Effects of different dithiolate ligands on electrocatalytic hydrogen production of nickel complexes in acetic acid or water

Abstract

In order to solve the problems of fossil energy depletion and environmental pollution, it is necessary to find new energy sources that are recyclable and environmentally friendly. Among them, hydrogen is a high calorific value, clean and sustainable energy. At present, hydrogen is mainly obtained by electrolysis of water. The use of electrocatalysts in this process can effectively reduce the consumption of electrical energy.

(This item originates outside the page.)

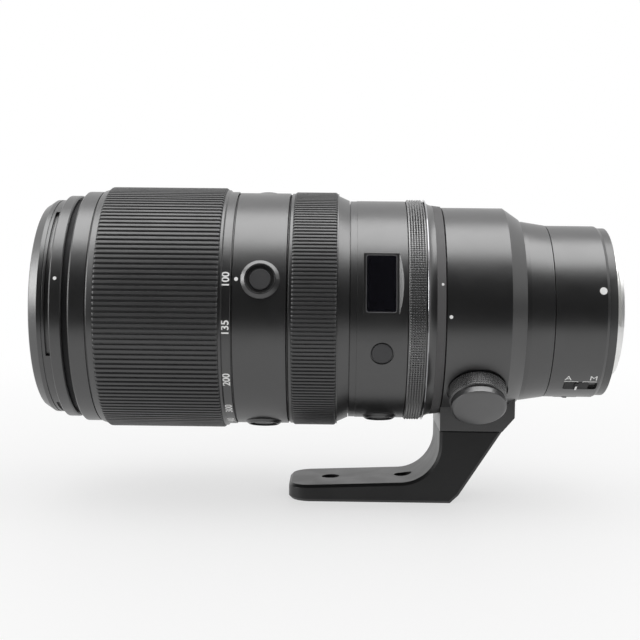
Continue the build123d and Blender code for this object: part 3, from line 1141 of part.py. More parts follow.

In this study, three molecular electrocatalysts based on nickel complexes, [BzTPP]2[Ni(mnt)2](1), [BzTPP]2[Ni(i-mnt)2](2), and [BzTPP]2[Ni(tdas)2](3) ([BzTPP]+ = 1-benzyltriphenylphosphinium, mnt = 1,2-dicyanoethylene-1,2-dithiolate, i-mnt = 1,1-dicyanoethylene-2,2-dithiolate and, and tdas = 1,2,5-thiadiazole-3,4-dithiolate), were systemically investigated. Electrochemical study showed three complexes can electrocatalyze hydrogen generation from acetic acid or aqueous buffer solution, and afford a turnover frequency (TOF) of 504.76, 591.52 and 1022.93 mol of hydrogen per mole of catalyst per hour at an overpotential (OP) of 0.838 V from a neutral buffer. It is shown that [NiII(tdas)2]2−exhibits higher electro-catalytic hydrogen production activity than [NiII(mnt)2]2− and [NiII(i-mnt)2]2−. This provides a new chemical paradigm for the design and fabrication of efficient molecular catalysts for water reduction.